Crisis and Leading When It Counts

Focus on FDIC International 2019

By R. P. Mortenson

Colonel R. P. Mortenson, the director of the Illinois Fire Service Institute (IFSI), University of Illinois- Urbana/Champaign, will present “Crisis and Leading When It Counts” at FDIC International 2019 on Thursday, April 11, 3:30 p.m.-5:15 p.m. To Colonel Mortenson, “leaders must understand the importance of both themselves and the men and women they lead being mentally, morally, and physically prepared for the challenges of high-risk incidents and crises. Success in a true crisis or catastrophic incident is determined not just by skill and proficiency.  Success will hinge a great deal on the mental, moral, and physical preparation conducted long before the incident occurs.” This vision of preparation is evident in the IFSI curriculum and how it accomplishes its mission.
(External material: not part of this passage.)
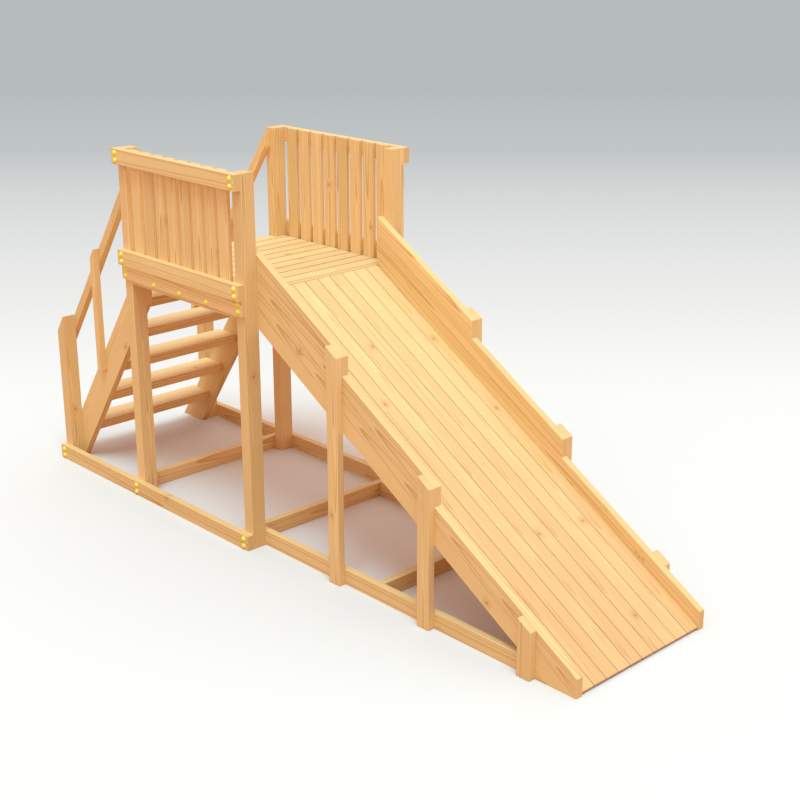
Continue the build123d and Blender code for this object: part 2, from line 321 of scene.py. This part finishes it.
for side in sides:
    board(f"platform_side_beam_{side}", X, Z, thin_ease)
    board(f"platform_ledger_{side}", X, Z, thin_ease)
for node in ("platform_rear_trim", "platform_header_rear", "platform_header_front"):
    board(node, Y, Z, thin_ease)
platform_board_count = 10
low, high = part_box("platform_boards")
board_gap = 0.0035          # half the gap between two platform boards
platform_pitch = (high[0] - low[0] + 2 * board_gap) / platform_board_count
board("platform_boards", Y, X, pitch=platform_pitch, start=low[0] - board_gap,
      joint=gap_shade_share, grain=0.7)
board("platform_edge_strip", Y, X, joint=gap_shade_share)

# ---- Guards ----
# Two rails run along each side of the platform, outside the posts.
# Thin pickets stand in a row behind them, with a gap too narrow for a child's head.

for side in sides:
    board(f"guard_lower_rail_{side}", X, Z, stout_ease)
    board(f"guard_top_rail_{side}", X, Z, stout_ease)

picket_count = 8
picket_width = 0.095
picket_ease = 0.0018
picket_ease_steps = 3


def node_group(name, inputs):
    """An empty Geometry Nodes tree with named inputs."""
    group = bpy.data.node_groups.new(name, "GeometryNodeTree")
    group.interface.new_socket("Mesh", in_out="OUTPUT", socket_type="NodeSocketGeometry")
    group.interface.new_socket("Points", in_out="INPUT", socket_type="NodeSocketGeometry")
    for key, kind in inputs.items():
        group.interface.new_socket(key, in_out="INPUT", socket_type=kind)
    return group


def put(group, kind, settings=None, inputs=None):
    """Adds a node to a Geometry Nodes tree, its settings first."""
    node = group.nodes.new(kind)
    for key, value in (settings or {}).items():
        setattr(node, key, value)
    for key, value in (inputs or {}).items():
        if isinstance(value, bpy.types.NodeSocket):
            group.links.new(value, node.inputs[key])
        else:
            node.inputs[key].default_value = value
    return node


def run_group(group, points, name, values):
    """Puts a tree on a mesh of points, sets its inputs and keeps the mesh that it makes."""
    mesh = bpy.data.meshes.new(name + "_points")
    mesh.from_pydata([tuple(p) for p in points], [], [])
    carrier = bpy.data.objects.new(name + "_carrier", mesh)
    bpy.context.scene.collection.objects.link(carrier)
    modifier = carrier.modifiers.new("make", "NODES")
    modifier.node_group = group
    for item in group.interface.items_tree:
        if item.item_type == "SOCKET" and item.in_out == "INPUT" and item.name in values:
            modifier[item.identifier] = values[item.name]
    made = plain_mesh(carrier, name)
    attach(made, "root")
    return made


pickets = node_group("picket_row", {
    "Width": "NodeSocketFloat",
    "Thickness": "NodeSocketFloat",
    "Height": "NodeSocketFloat",
    "Ease": "NodeSocketFloat",
    "Wood": "NodeSocketMaterial",
})
given = put(pickets, "NodeGroupInput").outputs
outline = put(pickets, "GeometryNodeCurvePrimitiveQuadrilateral", None,
              {"Width": given["Width"], "Height": given["Thickness"]})
rounded = put(pickets, "GeometryNodeFilletCurve", {"mode": "POLY"}, {
    "Curve": outline.outputs[0],
    "Count": picket_ease_steps,
    "Radius": given["Ease"],
})
top = put(pickets, "ShaderNodeCombineXYZ", None, {"Z": given["Height"]})
line = put(pickets, "GeometryNodeCurvePrimitiveLine", None, {"End": top.outputs[0]})
swept = put(pickets, "GeometryNodeCurveToMesh", None, {
    "Curve": line.outputs[0],
    "Profile Curve": rounded.outputs[0],
    "Fill Caps": True,
})
row = put(pickets, "GeometryNodeInstanceOnPoints", None,
          {"Points": given["Points"], "Instance": swept.outputs[0]})
real = put(pickets, "GeometryNodeRealizeInstances", None, {"Geometry": row.outputs[0]})
flat = put(pickets, "GeometryNodeSetShadeSmooth", None,
           {"Geometry": real.outputs[0], "Shade Smooth": False})
woody = put(pickets, "GeometryNodeSetMaterial", None,
            {"Geometry": flat.outputs[0], "Material": given["Wood"]})
put(pickets, "NodeGroupOutput", None, {0: woody.outputs[0]})

for side in sides:
    node = f"guard_pickets_{side}"
    low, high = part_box(node)
    pitch = (high[0] - low[0] - picket_width) / (picket_count - 1)
    feet = [
        (low[0] + picket_width / 2 + i * pitch, (low[1] + high[1]) / 2, low[2])
        for i in range(picket_count)
    ]
    gap = pitch - picket_width
    wood = pine(node, Z, X, middle(node), next(logs), pitch, low[0] - gap / 2)
    row = run_group(pickets, feet, node + "_boards", {
        "Width": picket_width,
        "Thickness": high[1] - low[1],
        "Height": high[2] - low[2],
        "Ease": picket_ease,
        "Wood": wood,
    })
    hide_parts(node)

# ---- Slide ----
# Ten boards make the smooth bed, screwed to battens from below, between side walls of
# stacked boards that step down at the support posts.

deck_count = 10
deck_ease = 0.0018
support_count = 3
worn_half = 1.6             # half the length over which the deck is made darker and more golden towards its foot
deck_low, deck_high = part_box("slide_deck_boards")
foot_thickness = 0.0083     # deck board's sawn end at the foot
slide_way = Vector((deck_high[0] - deck_low[0], 0, deck_low[2] + foot_thickness - deck_high[2]))
slide_way.normalize()
slide_up = slide_way.cross(Y)
for side in sides:
    for layer in ("bottom", "lower", "middle", "upper"):
        board(f"slide_side_{layer}_{side}", slide_way, slide_up, stout_ease)
    for i in range(support_count):
        board(f"slide_support_{i + 1}_{side}", Z, X, stout_ease)

chute_half = -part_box("slide_side_lower_near")[1][1]
deck_pitch = 2 * chute_half / deck_count
board("slide_deck_boards", slide_way, Y, deck_ease, pitch=deck_pitch, start=-chute_half,
      joint=gap_shade_share, grain=0.6, worn=worn_half)
board("deck_battens", Y, slide_way)

# ---- Screws, washers and caps ----
# Zinc plated coach screws with washers hold the frame.  A smooth yellow plastic cap,
# moulded as a thin dome, snaps over each head.

zinc = Tree("zinc_plate")
cloud = zinc.noise(zinc.place(), 240.0, 4.0)
tint = zinc.mix(cloud + 0.5, (0.56, 0.56, 0.53), (0.72, 0.72, 0.70))
zinc.shader.inputs["Metallic"].default_value = 1.0
zinc_metal = zinc.finish(Base_Color=tint, Roughness=0.36 + cloud * 0.3)
for node in ("coach_screws_long", "coach_screws_short", "screw_washers", "deck_screws"):
    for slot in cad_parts[node].material_slots:
        slot.material = zinc_metal

cap_plastic = Tree("yellow_cap_plastic")
spot = cap_plastic.place()
cloud = cap_plastic.noise(spot, 60.0, 3.0)
scuff = cap_plastic.noise(spot, 900.0, 5.0)
tint = cap_plastic.mix(cloud + 0.5, (0.93, 0.84, 0.06), (0.98, 0.92, 0.14))
pits = cap_plastic.add("ShaderNodeBump", None,
                       {"Strength": 0.12, "Distance": 0.0003, "Height": scuff})
yellow = cap_plastic.finish(Base_Color=tint, Roughness=0.33 + scuff * 0.2, Normal=pits)

dome_segments, dome_rings = 28, 22
rim_slack = 0.0028          # the ball's points this near below the rim are raised to it
domes = node_group("screw_caps", {
    "Ball": "NodeSocketFloat",
    "Drop": "NodeSocketFloat",
    "Plastic": "NodeSocketMaterial",
})
given = put(domes, "NodeGroupInput").outputs
ball = put(domes, "GeometryNodeMeshUVSphere", None,
           {"Segments": dome_segments, "Rings": dome_rings, "Radius": given["Ball"]})
drop = put(domes, "ShaderNodeCombineXYZ", None, {"Z": given["Drop"]})
sunk = put(domes, "GeometryNodeTransform", None,
           {"Geometry": ball.outputs["Mesh"], "Translation": drop.outputs[0]})
spot = put(domes, "GeometryNodeInputPosition")
parts = put(domes, "ShaderNodeSeparateXYZ", None, {0: spot.outputs[0]})
below = put(domes, "FunctionNodeCompare", {"data_type": "FLOAT", "operation": "LESS_THAN"},
            {0: parts.outputs["Z"], 1: -rim_slack})
cut = put(domes, "GeometryNodeDeleteGeometry", {"domain": "POINT"},
          {"Geometry": sunk.outputs[0], "Selection": below.outputs[0]})
raised = put(domes, "ShaderNodeMath", {"operation": "MAXIMUM"}, {0: parts.outputs["Z"], 1: 0.0})
level = put(domes, "ShaderNodeCombineXYZ", None,
            {"X": parts.outputs["X"], "Y": parts.outputs["Y"], "Z": raised.outputs[0]})
seated = put(domes, "GeometryNodeSetPosition", None,
             {"Geometry": cut.outputs[0], "Position": level.outputs[0]})
smooth = put(domes, "GeometryNodeSetShadeSmooth", None, {"Geometry": seated.outputs[0]})
where = put(domes, "GeometryNodeInputPosition")
sideways = put(domes, "ShaderNodeVectorMath", {"operation": "MULTIPLY"},
               {0: where.outputs[0], 1: (0.0, 1.0, 0.0)})
facing = put(domes, "FunctionNodeAlignRotationToVector", {"axis": "Z"},
             {"Vector": sideways.outputs[0]})
row = put(domes, "GeometryNodeInstanceOnPoints", None, {
    "Points": given["Points"],
    "Instance": smooth.outputs[0],
    "Rotation": facing.outputs[0],
})
real = put(domes, "GeometryNodeRealizeInstances", None, {"Geometry": row.outputs[0]})
coated = put(domes, "GeometryNodeSetMaterial", None,
             {"Geometry": real.outputs[0], "Material": given["Plastic"]})
put(domes, "NodeGroupOutput", None, {0: coated.outputs[0]})

# Each cap of the frame gives its place: the middle of its rim, on the wood.
shape = bmesh.new()
shape.from_mesh(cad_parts["screw_caps"].data)
bmesh.ops.remove_doubles(shape, verts=shape.verts, dist=1e-6)
waiting = set(shape.verts)
cap_radius = cap_height = 0.0
seats = {}
while waiting:
    front = [waiting.pop()]
    island = list(front)
    while front:
        vert = front.pop()
        for edge in vert.link_edges:
            other = edge.other_vert(vert)
            if other in waiting:
                waiting.remove(other)
                island.append(other)
                front.append(other)
    lows = [min(v.co[i] for v in island) for i in range(3)]
    highs = [max(v.co[i] for v in island) for i in range(3)]
    cap_radius = max(cap_radius, (highs[0] - lows[0]) / 2)
    cap_height = max(cap_height, highs[1] - lows[1])
    rim_y = highs[1] if highs[1] < 0 else lows[1]
    seat = ((lows[0] + highs[0]) / 2, rim_y, (lows[2] + highs[2]) / 2)
    seats[tuple(round(c, 3) for c in seat)] = seat
shape.free()
ball_radius = (cap_radius ** 2 + cap_height ** 2) / (2 * cap_height)
cap_places = [seats[key] for key in sorted(seats)]
caps = run_group(domes, cap_places, "screw_cap_domes", {
    "Ball": ball_radius,
    "Drop": cap_height - ball_radius,
    "Plastic": yellow,
})
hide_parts("screw_caps")

# ---- Studio ----
# A white floor that turns grey far behind the slide, one high soft light and a pale sky.

floor_tree = Tree("studio_floor")
back_way = (-0.726, 0.688, 0.0)
fade_length = 25.0
back = floor_tree.dot(floor_tree.place(), back_way) / fade_length
ramp = floor_tree.add("ShaderNodeValToRGB", None, {0: back})
fades = (
    (0.0, (0.770, 0.760, 0.750)),
    (0.10, (0.745, 0.736, 0.726)),
    (0.21, (0.644, 0.636, 0.633)),
    (0.30, (0.580, 0.579, 0.581)),
    (0.41, (0.512, 0.514, 0.519)),
    (0.56, (0.400, 0.413, 0.421)),
    (0.85, (0.351, 0.367, 0.375)),
)
stops = ramp.socket.node.color_ramp.elements
while len(stops) < len(fades):
    stops.new(0.5)
for stop, (at, tint) in zip(stops, fades):
    stop.position = at
    stop.color = (*tint, 1.0)
seen = floor_tree.add("ShaderNodeLightPath", output="Is Camera Ray")
glow = (0.52, 0.30, 0.20)   # the floor's bounce on the wood is dim and warm
floor_tint = floor_tree.mix(seen, glow, ramp)
floor_finish = floor_tree.finish(Base_Color=floor_tint, Roughness=1.0)
floor_tree.shader.inputs["Specular IOR Level"].default_value = 0.0
floor_mesh = bpy.data.meshes.new("floor")
reach = 60.0
floor_z = -0.0005           # just under the posts, so that no faces coincide
corners = [(-reach, -reach), (reach, -reach), (reach, reach), (-reach, reach)]
floor_mesh.from_pydata([(x, y, floor_z) for x, y in corners], [], [(0, 1, 2, 3)])
floor_mesh.materials.append(floor_finish)
floor = bpy.data.objects.new("floor", floor_mesh)
bpy.context.scene.collection.objects.link(floor)

sun_data = bpy.data.lights.new("high_light", "SUN")
sun_data.energy = 2.15
sun_data.angle = math.radians(28)
sun_data.color = (0.52, 0.87, 1.0)
sun = bpy.data.objects.new("high_light", sun_data)
sun.rotation_euler = Euler((math.radians(14), math.radians(16), 0))
bpy.context.scene.collection.objects.link(sun)

world = bpy.data.worlds.new("sky")
world.use_nodes = True
sky = world.node_tree
sky_light = (1.0, 0.80, 0.70, 1.0)  # what the slide is lit by
sky_seen = (0.72, 0.73, 0.74, 1.0)  # what the camera sees past the floor
background = sky.nodes["Background"]
background.inputs["Strength"].default_value = 1.0
ray = sky.nodes.new("ShaderNodeLightPath")
choose = sky.nodes.new("ShaderNodeMix")
choose.data_type = "RGBA"
sky.links.new(ray.outputs["Is Camera Ray"], choose.inputs[0])
choose.inputs[6].default_value = sky_light
choose.inputs[7].default_value = sky_seen
sky.links.new(choose.outputs[2], background.inputs["Color"])
bpy.context.scene.world = world
bpy.context.scene.view_settings.view_transform = "Standard"

camera_data = bpy.data.cameras.new("camera")
camera_data.lens = 64.24
camera_data.sensor_width = 36.0
camera_data.clip_end = 200.0
camera = bpy.data.objects.new("camera", camera_data)
camera.location = (6.2724, -5.4207, 3.7668)
camera.rotation_euler = Euler((math.radians(90 - 19.506), 0, math.radians(46.544)))
bpy.context.scene.collection.objects.link(camera)
bpy.context.scene.camera = camera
In a recent interview, Colonel Mortenson related the following concerning “preparing firefighters/officers for the mental and moral challenges relative to an extreme event or undertaking.”

Including challenging leadership and decision-making training in the curriculum increases the effectiveness, timeliness, relevance, and the quality of decision-making at every level—firefighter, company officer, and chief officer. Leadership and decision-making instruction in the classroom rarely challenges the student anywhere near the level of actual decisions in the field. From my years in the Marine Corps, I have found that good leadership and decision-making is a trainable skill!

The fire service in general does a great job of training and education in tactics, techniques, and procedures (TTPs). This is not surprising since the fire service is a hands-on profession. However, the fire service does a generally poor job of preparing firefighters/officers for the mental and moral challenges—particularly as they relate to an extreme event or undertaking. This is not unusual. Most professions focus on training people in the TTPs, the ‘how’ or the ‘what,’ because it is important, of course–but also because it is easy!

It is difficult to design/develop training that challenges the mental and moral aspects and impacts of the tasks/mission. How do you design and execute training that gets at mental toughness, mental flexibility, moral courage, moral resiliency in a way that forces the student to expose weakness and work to improve? The mental and moral components of a high-risk profession are critical and yet are generally neglected. Students will see how the mental and moral aspects of the fire service profession can and should be trained to just as vigorously as fireground TTPs, which is a moral imperative for leaders.